## start Data provided

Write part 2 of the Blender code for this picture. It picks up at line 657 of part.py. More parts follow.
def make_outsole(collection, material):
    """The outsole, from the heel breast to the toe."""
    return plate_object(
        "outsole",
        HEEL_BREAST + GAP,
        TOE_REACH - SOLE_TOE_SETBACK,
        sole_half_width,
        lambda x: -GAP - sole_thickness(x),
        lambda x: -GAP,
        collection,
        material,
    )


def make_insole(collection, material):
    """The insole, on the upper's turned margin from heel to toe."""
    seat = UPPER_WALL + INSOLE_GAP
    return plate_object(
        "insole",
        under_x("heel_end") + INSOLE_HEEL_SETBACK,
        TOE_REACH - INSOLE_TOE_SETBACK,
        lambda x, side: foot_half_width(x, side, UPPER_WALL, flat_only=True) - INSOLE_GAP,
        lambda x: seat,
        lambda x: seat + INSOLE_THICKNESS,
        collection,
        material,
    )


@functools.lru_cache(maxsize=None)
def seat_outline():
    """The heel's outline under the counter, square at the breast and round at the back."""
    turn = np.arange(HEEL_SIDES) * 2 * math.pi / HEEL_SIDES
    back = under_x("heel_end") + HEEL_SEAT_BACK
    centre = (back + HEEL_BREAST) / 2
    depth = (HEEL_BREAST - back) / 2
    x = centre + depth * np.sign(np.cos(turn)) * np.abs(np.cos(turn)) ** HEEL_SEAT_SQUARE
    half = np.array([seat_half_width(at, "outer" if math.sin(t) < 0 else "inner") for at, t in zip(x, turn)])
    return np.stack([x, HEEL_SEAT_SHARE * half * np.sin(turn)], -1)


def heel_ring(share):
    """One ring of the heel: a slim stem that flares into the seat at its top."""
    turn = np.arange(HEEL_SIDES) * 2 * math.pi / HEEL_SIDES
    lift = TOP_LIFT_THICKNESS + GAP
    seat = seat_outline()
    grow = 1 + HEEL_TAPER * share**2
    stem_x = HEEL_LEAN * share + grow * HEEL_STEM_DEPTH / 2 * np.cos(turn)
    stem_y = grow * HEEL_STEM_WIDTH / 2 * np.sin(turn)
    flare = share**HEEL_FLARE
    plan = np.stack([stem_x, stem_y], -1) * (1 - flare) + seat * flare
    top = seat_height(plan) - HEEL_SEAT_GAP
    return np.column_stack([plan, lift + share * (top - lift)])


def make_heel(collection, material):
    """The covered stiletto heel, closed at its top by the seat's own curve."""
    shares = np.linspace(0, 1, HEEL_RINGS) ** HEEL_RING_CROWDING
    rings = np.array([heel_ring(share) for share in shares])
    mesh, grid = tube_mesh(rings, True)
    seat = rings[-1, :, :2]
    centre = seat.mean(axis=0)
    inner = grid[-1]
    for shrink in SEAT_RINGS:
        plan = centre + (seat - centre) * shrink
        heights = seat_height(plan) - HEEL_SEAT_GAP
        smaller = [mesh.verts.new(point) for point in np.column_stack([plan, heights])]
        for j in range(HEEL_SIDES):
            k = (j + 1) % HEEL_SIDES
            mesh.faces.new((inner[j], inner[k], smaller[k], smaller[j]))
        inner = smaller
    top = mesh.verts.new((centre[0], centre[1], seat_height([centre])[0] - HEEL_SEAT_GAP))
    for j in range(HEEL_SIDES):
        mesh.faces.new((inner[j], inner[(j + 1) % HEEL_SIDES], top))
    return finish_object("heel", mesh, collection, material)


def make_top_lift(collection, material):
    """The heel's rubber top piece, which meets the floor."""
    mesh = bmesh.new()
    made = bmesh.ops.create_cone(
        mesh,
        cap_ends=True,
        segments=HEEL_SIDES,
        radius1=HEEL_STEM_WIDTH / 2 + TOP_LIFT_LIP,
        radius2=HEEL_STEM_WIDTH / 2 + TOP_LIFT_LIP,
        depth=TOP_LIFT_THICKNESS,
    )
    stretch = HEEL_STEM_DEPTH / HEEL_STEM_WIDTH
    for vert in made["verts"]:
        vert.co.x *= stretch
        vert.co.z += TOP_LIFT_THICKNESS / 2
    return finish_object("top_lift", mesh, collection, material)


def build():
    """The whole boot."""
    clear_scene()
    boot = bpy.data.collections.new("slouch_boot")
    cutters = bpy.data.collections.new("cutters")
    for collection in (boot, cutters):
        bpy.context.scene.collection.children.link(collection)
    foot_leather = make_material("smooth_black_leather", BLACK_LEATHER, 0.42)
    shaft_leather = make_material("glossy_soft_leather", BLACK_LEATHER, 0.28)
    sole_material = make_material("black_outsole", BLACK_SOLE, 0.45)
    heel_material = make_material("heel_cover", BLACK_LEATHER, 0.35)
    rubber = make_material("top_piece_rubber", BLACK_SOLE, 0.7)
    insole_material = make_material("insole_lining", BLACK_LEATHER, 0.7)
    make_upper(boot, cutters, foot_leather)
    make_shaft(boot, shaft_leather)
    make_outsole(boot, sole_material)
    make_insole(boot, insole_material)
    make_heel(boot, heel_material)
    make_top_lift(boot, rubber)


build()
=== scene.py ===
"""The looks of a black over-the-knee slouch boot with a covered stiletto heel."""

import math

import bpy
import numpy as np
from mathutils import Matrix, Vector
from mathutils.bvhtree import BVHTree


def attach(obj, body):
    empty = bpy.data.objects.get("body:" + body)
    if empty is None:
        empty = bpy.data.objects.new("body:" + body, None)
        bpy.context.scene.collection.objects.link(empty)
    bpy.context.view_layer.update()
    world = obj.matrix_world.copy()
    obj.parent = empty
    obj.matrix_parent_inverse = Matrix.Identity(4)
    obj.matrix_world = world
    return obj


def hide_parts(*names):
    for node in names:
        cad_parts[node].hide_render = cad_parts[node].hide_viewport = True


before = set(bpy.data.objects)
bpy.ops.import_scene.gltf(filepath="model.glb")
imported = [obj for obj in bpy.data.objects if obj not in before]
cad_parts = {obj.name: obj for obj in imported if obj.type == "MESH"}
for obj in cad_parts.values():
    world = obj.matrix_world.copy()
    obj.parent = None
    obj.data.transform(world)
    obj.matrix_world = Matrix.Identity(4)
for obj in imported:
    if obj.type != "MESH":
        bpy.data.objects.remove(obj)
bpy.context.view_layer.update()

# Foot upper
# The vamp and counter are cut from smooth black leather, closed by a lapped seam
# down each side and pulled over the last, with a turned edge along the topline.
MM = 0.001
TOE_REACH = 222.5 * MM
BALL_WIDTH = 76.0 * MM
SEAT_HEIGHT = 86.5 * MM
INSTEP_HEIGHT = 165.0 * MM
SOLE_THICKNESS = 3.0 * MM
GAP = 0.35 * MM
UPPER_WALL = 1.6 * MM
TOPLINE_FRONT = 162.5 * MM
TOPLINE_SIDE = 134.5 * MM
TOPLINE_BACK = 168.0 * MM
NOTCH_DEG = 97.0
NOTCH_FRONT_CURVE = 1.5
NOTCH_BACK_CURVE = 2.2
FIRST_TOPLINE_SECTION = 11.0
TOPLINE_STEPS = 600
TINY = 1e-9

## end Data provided

# What you will do:
Write out the data again, exactly and in full.

# Answer to this problem:
Write part 2 of the Blender code for this picture. It picks up at line 657 of part.py. More parts follow.
def make_outsole(collection, material):
    """The outsole, from the heel breast to the toe."""
    return plate_object(
        "outsole",
        HEEL_BREAST + GAP,
        TOE_REACH - SOLE_TOE_SETBACK,
        sole_half_width,
        lambda x: -GAP - sole_thickness(x),
        lambda x: -GAP,
        collection,
        material,
    )


def make_insole(collection, material):
    """The insole, on the upper's turned margin from heel to toe."""
    seat = UPPER_WALL + INSOLE_GAP
    return plate_object(
        "insole",
        under_x("heel_end") + INSOLE_HEEL_SETBACK,
        TOE_REACH - INSOLE_TOE_SETBACK,
        lambda x, side: foot_half_width(x, side, UPPER_WALL, flat_only=True) - INSOLE_GAP,
        lambda x: seat,
        lambda x: seat + INSOLE_THICKNESS,
        collection,
        material,
    )


@functools.lru_cache(maxsize=None)
def seat_outline():
    """The heel's outline under the counter, square at the breast and round at the back."""
    turn = np.arange(HEEL_SIDES) * 2 * math.pi / HEEL_SIDES
    back = under_x("heel_end") + HEEL_SEAT_BACK
    centre = (back + HEEL_BREAST) / 2
    depth = (HEEL_BREAST - back) / 2
    x = centre + depth * np.sign(np.cos(turn)) * np.abs(np.cos(turn)) ** HEEL_SEAT_SQUARE
    half = np.array([seat_half_width(at, "outer" if math.sin(t) < 0 else "inner") for at, t in zip(x, turn)])
    return np.stack([x, HEEL_SEAT_SHARE * half * np.sin(turn)], -1)


def heel_ring(share):
    """One ring of the heel: a slim stem that flares into the seat at its top."""
    turn = np.arange(HEEL_SIDES) * 2 * math.pi / HEEL_SIDES
    lift = TOP_LIFT_THICKNESS + GAP
    seat = seat_outline()
    grow = 1 + HEEL_TAPER * share**2
    stem_x = HEEL_LEAN * share + grow * HEEL_STEM_DEPTH / 2 * np.cos(turn)
    stem_y = grow * HEEL_STEM_WIDTH / 2 * np.sin(turn)
    flare = share**HEEL_FLARE
    plan = np.stack([stem_x, stem_y], -1) * (1 - flare) + seat * flare
    top = seat_height(plan) - HEEL_SEAT_GAP
    return np.column_stack([plan, lift + share * (top - lift)])


def make_heel(collection, material):
    """The covered stiletto heel, closed at its top by the seat's own curve."""
    shares = np.linspace(0, 1, HEEL_RINGS) ** HEEL_RING_CROWDING
    rings = np.array([heel_ring(share) for share in shares])
    mesh, grid = tube_mesh(rings, True)
    seat = rings[-1, :, :2]
    centre = seat.mean(axis=0)
    inner = grid[-1]
    for shrink in SEAT_RINGS:
        plan = centre + (seat - centre) * shrink
        heights = seat_height(plan) - HEEL_SEAT_GAP
        smaller = [mesh.verts.new(point) for point in np.column_stack([plan, heights])]
        for j in range(HEEL_SIDES):
            k = (j + 1) % HEEL_SIDES
            mesh.faces.new((inner[j], inner[k], smaller[k], smaller[j]))
        inner = smaller
    top = mesh.verts.new((centre[0], centre[1], seat_height([centre])[0] - HEEL_SEAT_GAP))
    for j in range(HEEL_SIDES):
        mesh.faces.new((inner[j], inner[(j + 1) % HEEL_SIDES], top))
    return finish_object("heel", mesh, collection, material)


def make_top_lift(collection, material):
    """The heel's rubber top piece, which meets the floor."""
    mesh = bmesh.new()
    made = bmesh.ops.create_cone(
        mesh,
        cap_ends=True,
        segments=HEEL_SIDES,
        radius1=HEEL_STEM_WIDTH / 2 + TOP_LIFT_LIP,
        radius2=HEEL_STEM_WIDTH / 2 + TOP_LIFT_LIP,
        depth=TOP_LIFT_THICKNESS,
    )
    stretch = HEEL_STEM_DEPTH / HEEL_STEM_WIDTH
    for vert in made["verts"]:
        vert.co.x *= stretch
        vert.co.z += TOP_LIFT_THICKNESS / 2
    return finish_object("top_lift", mesh, collection, material)


def build():
    """The whole boot."""
    clear_scene()
    boot = bpy.data.collections.new("slouch_boot")
    cutters = bpy.data.collections.new("cutters")
    for collection in (boot, cutters):
        bpy.context.scene.collection.children.link(collection)
    foot_leather = make_material("smooth_black_leather", BLACK_LEATHER, 0.42)
    shaft_leather = make_material("glossy_soft_leather", BLACK_LEATHER, 0.28)
    sole_material = make_material("black_outsole", BLACK_SOLE, 0.45)
    heel_material = make_material("heel_cover", BLACK_LEATHER, 0.35)
    rubber = make_material("top_piece_rubber", BLACK_SOLE, 0.7)
    insole_material = make_material("insole_lining", BLACK_LEATHER, 0.7)
    make_upper(boot, cutters, foot_leather)
    make_shaft(boot, shaft_leather)
    make_outsole(boot, sole_material)
    make_insole(boot, insole_material)
    make_heel(boot, heel_material)
    make_top_lift(boot, rubber)


build()
=== scene.py ===
"""The looks of a black over-the-knee slouch boot with a covered stiletto heel."""

import math

import bpy
import numpy as np
from mathutils import Matrix, Vector
from mathutils.bvhtree import BVHTree


def attach(obj, body):
    empty = bpy.data.objects.get("body:" + body)
    if empty is None:
        empty = bpy.data.objects.new("body:" + body, None)
        bpy.context.scene.collection.objects.link(empty)
    bpy.context.view_layer.update()
    world = obj.matrix_world.copy()
    obj.parent = empty
    obj.matrix_parent_inverse = Matrix.Identity(4)
    obj.matrix_world = world
    return obj


def hide_parts(*names):
    for node in names:
        cad_parts[node].hide_render = cad_parts[node].hide_viewport = True


before = set(bpy.data.objects)
bpy.ops.import_scene.gltf(filepath="model.glb")
imported = [obj for obj in bpy.data.objects if obj not in before]
cad_parts = {obj.name: obj for obj in imported if obj.type == "MESH"}
for obj in cad_parts.values():
    world = obj.matrix_world.copy()
    obj.parent = None
    obj.data.transform(world)
    obj.matrix_world = Matrix.Identity(4)
for obj in imported:
    if obj.type != "MESH":
        bpy.data.objects.remove(obj)
bpy.context.view_layer.update()

# Foot upper
# The vamp and counter are cut from smooth black leather, closed by a lapped seam
# down each side and pulled over the last, with a turned edge along the topline.
MM = 0.001
TOE_REACH = 222.5 * MM
BALL_WIDTH = 76.0 * MM
SEAT_HEIGHT = 86.5 * MM
INSTEP_HEIGHT = 165.0 * MM
SOLE_THICKNESS = 3.0 * MM
GAP = 0.35 * MM
UPPER_WALL = 1.6 * MM
TOPLINE_FRONT = 162.5 * MM
TOPLINE_SIDE = 134.5 * MM
TOPLINE_BACK = 168.0 * MM
NOTCH_DEG = 97.0
NOTCH_FRONT_CURVE = 1.5
NOTCH_BACK_CURVE = 2.2
FIRST_TOPLINE_SECTION = 11.0
TOPLINE_STEPS = 600
TINY = 1e-9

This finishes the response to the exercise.